Mais tout va peut-être changer pour lui le jour où, deux ans plus tard, il se retrouve dans la même classe que Sôsuke Kazama, un garçon avec qui il avait déjà brièvement échangé à l'époque de ses tourments en première année. Avec sa carrure assez imposante, et en tant qu'ancien meilleur joueur du club de baseball avant qu'il n'arrête cette activité, Kazama est plutôt populaire, alors même qu'il est très peu bavard. Mais derrière le mutisme apparent de cet adolescent, Haru va surtout découvrir un garçon qui, dès qu'il ouvre la bouche, est franc et honnête, pas comme lui. Bien sûr, à partir de là nous n'en dirons pas beaucoup plus afin de ne pas spoiler, même si l'histoire est prévisible. Contentons-nous de signaler que l'on suivra avec intérêt les avancées relationnelles de ce duo qui se lie vite d'amitié, puisque Haru se met à parler régulièrement à Kazama. La mangaka ne manquera pas de nous faire découvrir le fond d'un Kazama qui connaît en réalité Haru depuis bien plus longtemps qu'il ne le pense, et surtout de nous présenter l'évolution d'un Haru qui pour quasiment la première fois s'intéresse vraiment à quelqu'un d'autre, et qui devra apprendre à dépasser sa peur de voir lui échapper ce qu'il veut afin d'être enfin sincère et de vivre pleinement ses sentiments.

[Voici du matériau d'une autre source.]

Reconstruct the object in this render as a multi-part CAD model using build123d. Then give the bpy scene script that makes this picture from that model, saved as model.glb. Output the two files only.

A l'arrivée, cela donne une intrigue certes assez courue d'avance, mais surtout très jolie car l'autrice sait développer suffisamment ses personnages, leurs facettes différentes, leurs faiblesses, leurs doutes, en les rendant dès lors suffisamment crédibles et attachants. Et tout ceci, Shinomiya l'appuie avec un dessin franchement beau, où elle accorde beaucoup de soin à ses héros sous toutes les coutures : leurs visages et expressions, leur carrure, leurs gestes parfois soigneusement découpés... Que les vues soient rapprochées avec ce qu'il faut de détails ou plus éloignées, cette poignée de garçon est vraiment bien retranscrite. Quant au cadre exclusivement scolaire du lycée, il est tout aussi soigné quand il le faut, avec des décors réalistes et immersifs.
Cet unique volume nous propose donc une histoire d'amour adolescente certes classique mais particulièrement belle, grâce une patte visuelle très soignée et à un bon travail sur les tourments intérieurs des personnages et de Haru en particulier. Quant à l'édition française, malgré quelques moirages dans l'impression elle est très honnête: le papier est de bonne qualité, la première page en couleurs sur papier glacé est appréciable, le lettrage est propre, la traduction de Vanessa Gallon sonne juste, et la jaquette reste très proche de l'originale japonaise avec toutefois un logo-titre un peu plus épais pour un joli rendu.